A Typical Conversation on the Way to Work…

Subaru: Where’d you guys go to dinner last night?

Me: A Chinese place called, “Yuan Tung.” Pretty tasty.

Subaru: Yeah, that’s an old Karachi favourite.

Me: I wouldn’t know.

Subaru: No you wouldn’t.

Me: Right. Well, it’s across the street from another Chinese restaurant called “Little China.” But I didn’t want to go there because I’ve heard they had some big trouble a little while back.

Subaru: Ha! Big Trouble in Little China.

Me: You nailed that one.

Subaru: Ya, that was a classic film.

Me: Never seen it, I just make jokes about the title… Kurt Russel right?

Subaru: Yeah, basically, there’s this demon loose in China-Town…

Me: Wait, I think you mean, “Little China”… hey wouldn’t it be funny if there was actually a Little China full of Chinese midgets?

Subaru: Shut up Dave.

Me: What? It just strikes me as something those wily Chinese might do. Anyway, there’s a demon…?

Subaru: Right. And the demon has been hunting for thousands of years for a green eyed Chinese girl.

Me: Virgin?

Subaru: Couldn’t hurt. So Kurt Russel’s friend is dating a green-eyed, Chinese girl.

Me: Convenient.

Subaru: So the Kung-Fu guys that worship the demon go after the girl, and the Kung-Fu guys that support Kurt Russel go after them.

Me: Were those cats as fast as lightening?

Subaru: Ya. It was a little bit frightening.

Me: So then?

Subaru: So then, I dunno, a whole lot of shit goes down.

Me: Ok, so two Kung-Fu gangs are battling an ancient demon for a green-eyed girl and then a whole lot of shit goes down.

Subaru: Pretty Much. Oh, and it also features an early appearance of Kim Cattrall.

Me: Who’s Kim Cattrall.

Subaru: The old, slutty one on Sex and the City.

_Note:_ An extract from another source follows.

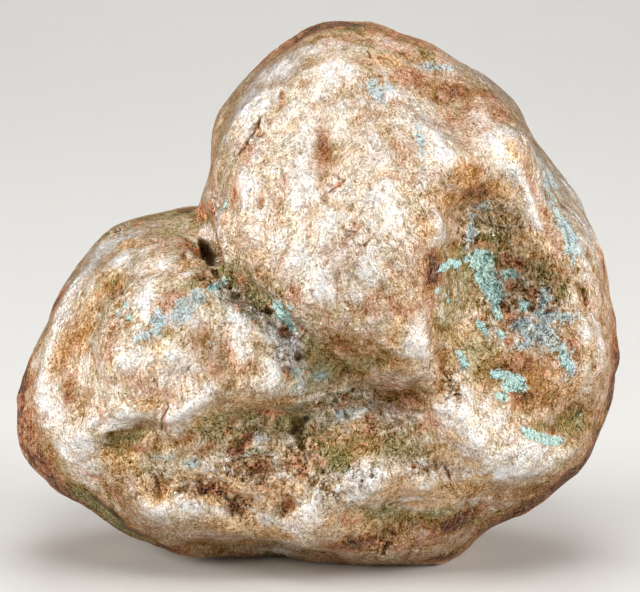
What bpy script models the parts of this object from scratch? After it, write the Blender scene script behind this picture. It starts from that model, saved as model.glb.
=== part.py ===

Me: Isn’t that all of them?

Subaru: The oldest and sluttiest.

Me: Oh right. You’re a big fan are ya?

Subaru: I’m not the one who’s seen every episode of Desperate Housewives.

Me: I’m telling you, it’s a good show! And since I’m an honest guy, I’ll tell you that while you were at work last Saturday I watched Season Six of Sex and the City.

Subaru: What!

Me: In my defence, there are a lot of naked women in that show.

Subaru: A lot of naked men too.

Me: That’s why you watch it, you mean?

Subaru: Shut up.

Me: You shut up.

Subaru: Anyway, now I’m thinking we’d better find a copy of “Big Trouble…”

Me: Oh yeah, sounds like a quality film. We should track it down.

Subaru: But we won’t.

Me: No, no we won’t.

10 Responses to “A Typical Conversation on the Way to Work…”

  1. Subaru Kazoo September 21, 2005 at 3:28 pm #

    I wonder how many people will remember that masterpiece!

  2. Slippy September 21, 2005 at 5:15 pm #

    I thought you weren’t going to become a photo blogger?

  3. Abbas Halai September 21, 2005 at 6:52 pm #

    i’m a proud owner of the double dvd edition director’s cut of big trouble in little china. it’s a master piece.

  4. Jeff September 22, 2005 at 3:52 am #

    Sounds like a walking to work version of bedtime talk.

  5. The Dave September 22, 2005 at 11:10 am #

    Jeff, why do you always make us sound so gay?

  6. Jeff September 22, 2005 at 3:51 pm #

    I didn’t mean us….that could be with anyone.

    At least we were never in the same bed for it. Except once, I guess, where you discovered the Light Game.

    Dammit, back to sounding gay.

  7. Slippy September 22, 2005 at 5:33 pm #

    What is the Light Game?

  8. Nancy:) September 24, 2005 at 2:00 am #

    I’m offended! Kim Cattrall is hot! Dammit. I want to look like her when I’m in my forties.

  9. Jessica September 24, 2005 at 5:03 am #

    wouldn’t want the ladies to think you are gay guys… really cut down on the trying to pick up chicks thing!

  10. Abbas Halai September 27, 2005 at 7:26 pm #

    so where’s the report on the standup show you had?